▸ **DATASET RECORDS**:
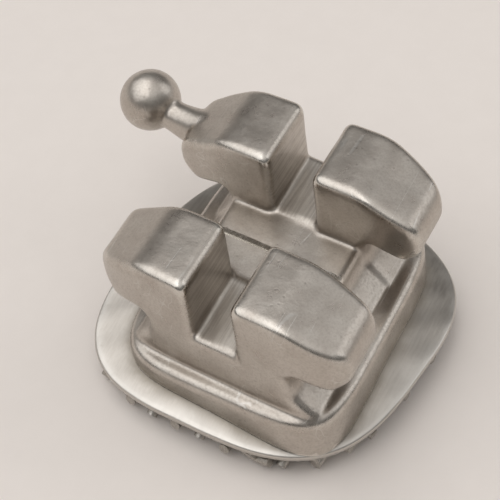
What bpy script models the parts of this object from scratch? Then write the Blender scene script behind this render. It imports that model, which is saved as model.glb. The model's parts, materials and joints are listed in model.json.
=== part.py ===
"""A low-profile twin bracket for an upper left canine, lying on its bonding pad with the slot upwards.

Three pieces are joined for good: the moulded steel body with its four tie wings and ball hook,
the thin curved foil under it, and the woven retention mesh under the foil.
The world's origin lies under the pad's middle, in the plane that its rim rests on. X runs along the
slot towards distal, Y points to the gum and Z away from the tooth. All sizes are in metres.
"""

import math

import bmesh
import bpy
from mathutils import Matrix, Vector

# Archwire slot, 0.022 by 0.028 inch
SLOT_WIDTH = 0.559e-3
SLOT_DEPTH = 0.711e-3
SLOT_MOUTH_RADIUS = 0.12e-3
TORQUE = math.radians(-7)
TIP = math.radians(8)

# Tie-wing pairs, seen along the slot: y is measured from the slot's middle, z from its floor
BODY_WIDTH = 3.12e-3
CHANNEL_WIDTH = 0.98e-3
WING_SPAN = 3.26e-3
CREST_RISE = 0.10e-3
CREST_WIDTH = 1.80e-3
WING_SHOULDER_HEIGHT = 0.48e-3
WING_TIP_HEIGHT = 0.13e-3
WING_LIP_INSET = 0.21e-3
WING_LIP_HEIGHT = -0.05e-3
UNDERCUT_HEIGHT = 0.08e-3
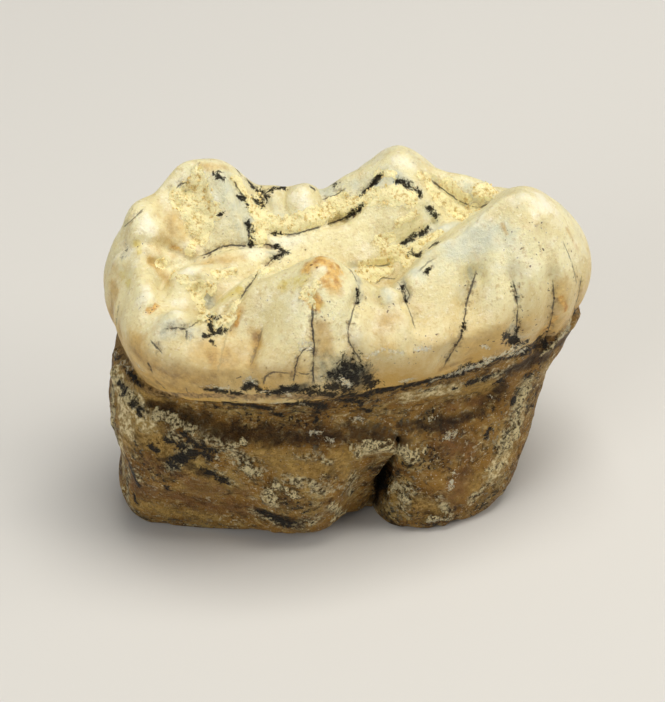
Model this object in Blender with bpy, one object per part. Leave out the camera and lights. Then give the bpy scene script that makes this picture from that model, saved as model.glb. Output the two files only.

▸ **WORK INSTRUCTIONS**:
Print exactly, and only, the lines beginning at the top of the listing and ending at the line with "TIP = math.radians(8)".

▸ **ANSWER TO THE EXERCISE**:
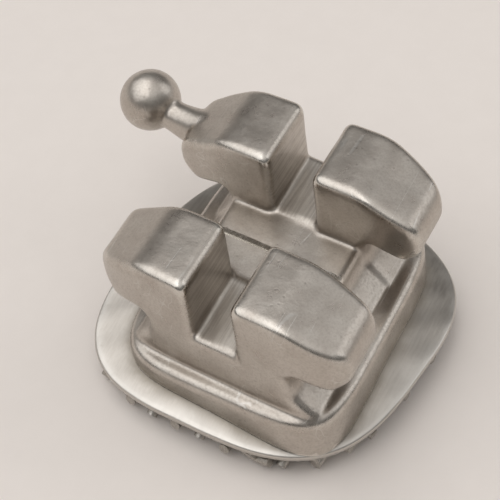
What bpy script models the parts of this object from scratch? Then write the Blender scene script behind this render. It imports that model, which is saved as model.glb. The model's parts, materials and joints are listed in model.json.
=== part.py ===
"""A low-profile twin bracket for an upper left canine, lying on its bonding pad with the slot upwards.

Three pieces are joined for good: the moulded steel body with its four tie wings and ball hook,
the thin curved foil under it, and the woven retention mesh under the foil.
The world's origin lies under the pad's middle, in the plane that its rim rests on. X runs along the
slot towards distal, Y points to the gum and Z away from the tooth. All sizes are in metres.
"""

import math

import bmesh
import bpy
from mathutils import Matrix, Vector

# Archwire slot, 0.022 by 0.028 inch
SLOT_WIDTH = 0.559e-3
SLOT_DEPTH = 0.711e-3
SLOT_MOUTH_RADIUS = 0.12e-3
TORQUE = math.radians(-7)
TIP = math.radians(8)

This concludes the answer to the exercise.